From Walt Disney’s birthplace to the Chicago Shakespeare Theatre, this year's Open House tour offers up plenty of the city's well-known and hidden gems

James Neveau

This weekend, Chicago Open House is back to give visitors free behind-the-scenes tours of iconic Chicago landmarks. Over 40 sites have been added in this year’s two-day festival for returners and newcomers alike to explore. 

Chicago Open House has over 170 sites across more than 20 of the city's neighborhoods, featuring schools, churches, businesses and other architecturally notable buildings across the city’s history.

In addition to free access to these buildings, participants can take self-guided historical tours and engage in a variety of programs scheduled this weekend. 

Find a full map of this year’s sites here, or download the Chicago Architecture Center app available on iPhone and Android to curate your own itinerary and stay up to date.

These are some of the new sites you can explore this year:

The Chicago Shakespeare Theatre – 800 E. Grand Ave. (Navy Pier)

This iconic Chicago theater has cemented itself as a landmark of the city’s arts with 700 seats and more space in its yard built to hold as many as twenty productions and 650 performances each year. The theater is a Regional Tony Award recipient and features three dynamic theater spaces. Its most famous stage is the Jentes Family Courtyard Theater which has a design inspired by Shakespeare’s Globe and the Royal Shakespeare Company’s Swan Theatre. 

Walt Disney's birthplace home – 2156 N. Tripp Ave. (Hermosa)

Explore the birthplace of your favorite children’s movies by visiting the house where Walt Disney was born. Walt’s father, Elias Disney built the house and their family moved in early 1893. This is the first time the home will be open to the public so expect crowds on Saturday afternoon.

The Pullman National Historical Park – 610 E. 111th St. (Pullman)

This national park allows visitors to explore the history of one of the first planned industrial communities in the United States. The park houses historic buildings, many of which has a significant impact on the innovation of American railroad transportation, urban planning and design. 

Paul and Jean Harris Home – 10856 S. Longwood Dr. (Beverly)
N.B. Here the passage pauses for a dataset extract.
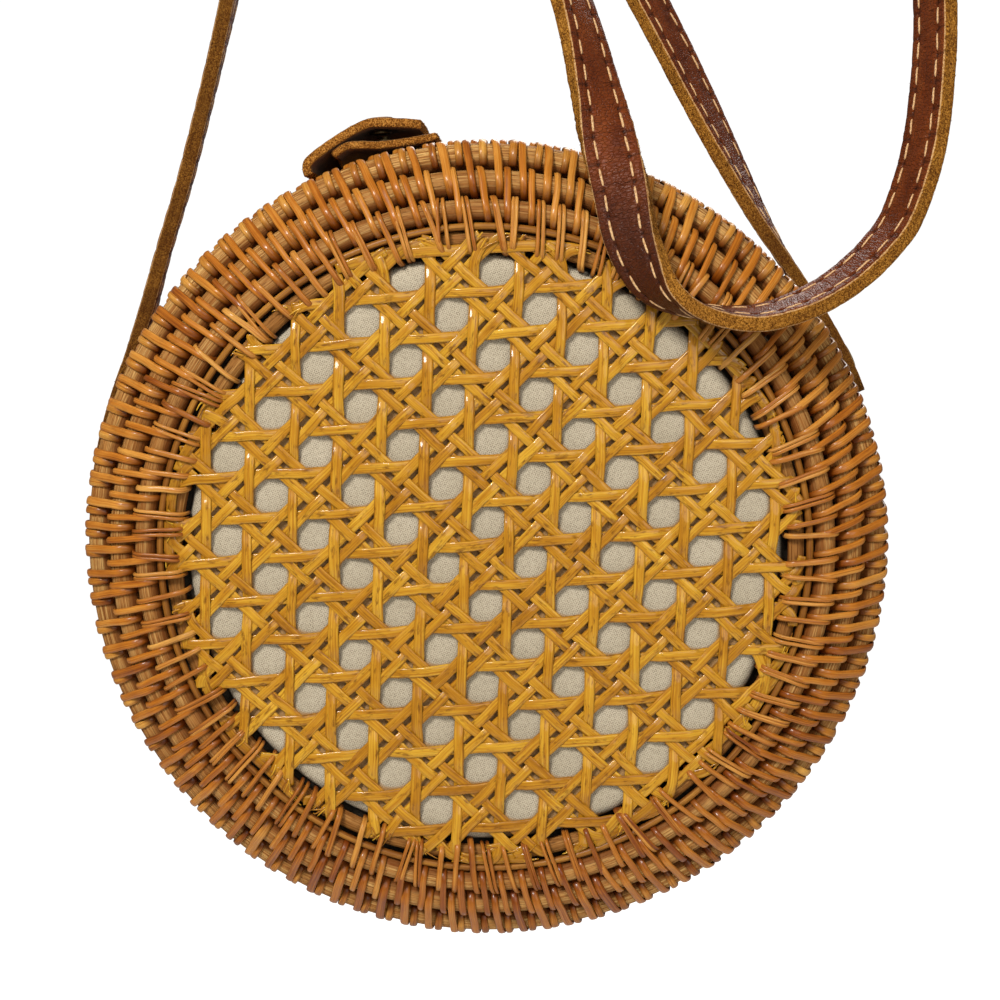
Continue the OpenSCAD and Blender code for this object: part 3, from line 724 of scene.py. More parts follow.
def hoop(h, s, rng, n=384, m=22, wave=0.05, flat=1.0, drift=0.0, out=(1.0, 0.0), thr=0.40, base_dark=0.0):
    start = rng.random() * 2 * np.pi
    th = start + 2 * np.pi * np.arange(n) / n
    c = np.arange(n) / n
    r_var = sum(rng.normal(0, 1) * np.cos(2 * np.pi * k * c + rng.random() * 6.28) for k in (2, 3, 4, 5)) * drift
    P, rad, along = round_frame(th, h[0] + r_var, s * h[1])
    ph = np.pi + 2 * np.pi * np.arange(m) / m
    w = np.zeros((n, m))
    for k in (2, 3, 5, 9, 14, 23):
        for q in (1, 2, 3):
            w += np.sin(2 * np.pi * k * c[:, None] + q * ph[None] + rng.random() * 6.28) / 9
    r = h[2] - wave * (w - w.min()) / (np.ptp(w) + 1e-9) * 2
    pr = np.stack([r * np.cos(ph)[None] * flat, r * np.sin(ph)[None]], -1)
    B = np.zeros_like(rad)
    B[:, 1] = s
    # painted shade darkens the sides that face the neighbouring rods, and painted shade grows from the top of the rim
    # towards its sides, easing off again near the bottom, over an even darkening that is larger on rods 2 and 3, with
    # random variation along each rod
    side = np.cos(ph) * out[0] + np.sin(ph) * out[1]
    low = np.clip((thr - side) / 0.26, 0, 1)[None] * np.ones((n, 1))
    a = np.abs(np.mod(np.degrees(th) + 180, 360) - 180)
    darkening = base_dark + (0.34 - base_dark) * np.clip((a - 35) / 55, 0, 1) - 0.16 * np.clip((a - 115) / 35, 0, 1) + 0.10 * sum(np.sin(2 * np.pi * k * c + rng.random() * 6.28) for k in (5, 11, 17)) / 2
    dark = np.maximum(low, np.clip(darkening, 0, 1)[:, None])
    return tubes(P, rad, B, pr, closed=True, tone=rng.random(), dark=dark[None])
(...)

Paul Harris was a Chicago attorney who formed the Rotary Club of Chicago in 1905 for diverse professionals to form meaningful friendships. Visitors can explore the place where Harris and his friends grew the Rotary movement that expanded to have over 5,600 clubs in 75 countries, with more than 259,000 members by the time he passed away in 1947. 

BUILD Headquarters – 5100 W. Harrison St. (Austin)

Broader Urban Involvement & Leadership Development (BUILD) is an organization centered on gang intervention, violence prevention and youth development that was founded in 1969. BUILD helps over 2,500 youth a year across their various programs. 

Artist on the Nine  – 737 E. 79th St. (Chatham)

This community space led by The Greater Chatham Initiative was converted from a vacant storefront into a gallery and studio focused on merging historic preservation with local community development. The space is currently occupied by three resident artists who Chicago Open House participants can visit to view their projects.  

Kimball Arts Center – 1757 N. Kimball Ave. (Humboldt Park)

This arts center has been home to a variety of local independent businesses for over 15 years. The venue also hosts events and space for artists and designers to lease. 

The Grand Ballroom – 6351 S. Cottage Grove Ave. (Hyde Park)

A historic landmark of the Jazz Age, the Grand Ballroom houses shops and a ballroom filled with elegant designs. Design details include the ballroom’s terracotta facade, an original 60-foot oak bar and Cinderella motifs. The venue is newly renovated and frequently hosts events.